The Funland Band would be a remarkable album on a major label or a local indie: It's loud and funny, subtle and sweet, angry and desperate, knowing and resilient. It's a record that begins with a roar ("Shitty Weather") and concludes with a dramatic finale (the epic "Sparkloser," which whispers its way to a scream and back), filling in the gaps with 11 other songs that play themselves out in remarkable dramatic fashion--relationship songs all, each providing emotions that range from disbelief ("Feedback") to pragmatism ("Bleed Like Anyone") to resignation ("Head and Hands on Floor") to bitterness ("Garage Sale").

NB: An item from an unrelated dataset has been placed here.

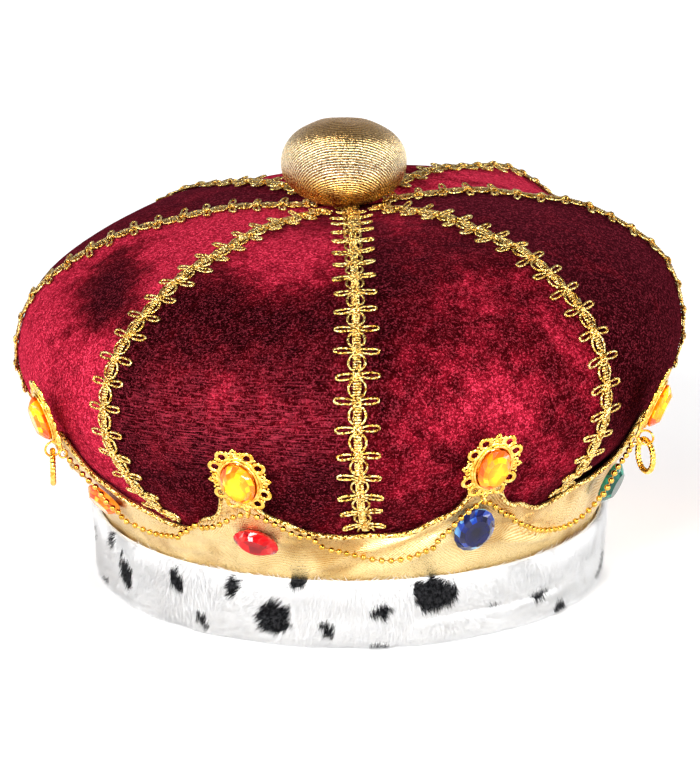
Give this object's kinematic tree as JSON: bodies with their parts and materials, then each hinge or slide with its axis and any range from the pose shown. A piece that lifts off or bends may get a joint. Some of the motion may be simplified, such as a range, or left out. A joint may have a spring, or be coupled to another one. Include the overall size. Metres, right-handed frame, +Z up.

It asks the unanswerable questions ("Where's my reward?" Schmidt wonders on the subtly powerful and very poignant "Parallel Lines"), the metaphorical questions ("Have you seen my Impala?"), and the rhetorical ones ("Will the Rangers ever win past July?"), with the answers coming in Schmidt's yells or Vogeler's rock-anthem guitar playing or Johnson's monstrous percussion.

If it contains the echoes of '70s rock--whether it's the guitar theatrics of Thin Lizzy or the harmonies of ELO or the melodies of Cheap Trick--it also sounds, to anyone who has heard this band for four-plus years, very much like Funland. As Schmidt sings on the album's "hidden" track: "She knows it's only radio/She knows it'll never save her soul/But she loves to sing along/When they play her favorite song." This is a band that knows the power of a good pop song--old or new, loud or turned-down, silly or serious.

"All the songs are definitely a product of what we've been through as a band and in our personal lives," Schmidt says.

"Being in this band is who we are," Vogeler says. "It seems everything around me more and more somehow relates to how I'm in this band with Peter and Will. To give it up would be to take away something that's a part of me."

Funland will perform at a free show October 7 at Trees. Rubberbullet will open.